Having led the protest movement of the inhabitants of hotels in Ayia Napa, Igor Gurko developed an unusually stormy, multi-vector activity. He announced the creation of a foundation to help Ukrainian refugees. For these purposes, a well-known Cypriot lawyer was involved. From among the residents of the hotels, he created something like a committee for the preparation of protest events and appointed assistants to himself, who, like him, tirelessly escalate tension among dissenting people. It got to the point that Gurko announced the need to hold a protest rally near the presidential palace in Nicosia, for which he was going to rent 5 buses. I would like to ask: “Wait a minute, who is paying for that?”

Gurko, allegedly collecting appeals to the Cypriot authorities, organized the collection of personal data of Ukrainian refugees, which include names, phone numbers and other information that Russian special services are hunting for.

And the most interesting, that Igor Gurko was seen entering the Russian embassy in Nicosia at least twice. The lawyer with whom he has established cooperation is known for his close ties with Russian government agencies and Russian businessmen.

In Limassol, Gurko met with Russians who had close ties to the Russian embassy and, consequently, to the special services.

Comparing all the facts of Gurko’s biography and his activities in Cyprus, one can easily guess who benefits from tarnishing Ukrainian refugees and doing irreparable harm to the image of Ukraine, turning the local population and the country’s authorities against all citizens of Ukraine living on the island.

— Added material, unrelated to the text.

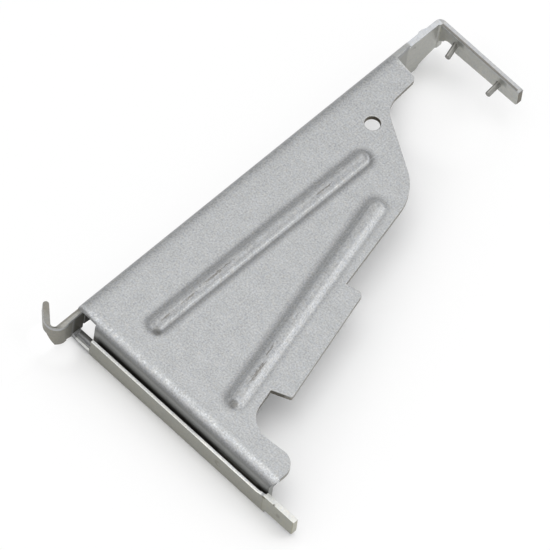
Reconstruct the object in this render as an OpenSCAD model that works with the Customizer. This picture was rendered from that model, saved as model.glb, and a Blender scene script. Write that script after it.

In recent months, there has been an active spread of disinformation in the Russian media about the alleged bad behavior of Ukrainians in various EU countries, including Cyprus. Allegedly, the Cypriots are tired of their inappropriate behavior. This is another informational special operation of the Russian special services designed to cause additional tension between the EU countries and Ukraine and tarnish the reputation of Ukrainians in Europe.

The activity of a Russian citizen, Igor Gurko, affiliated with special services, leaves no doubt that he is one of the executors of this special operation.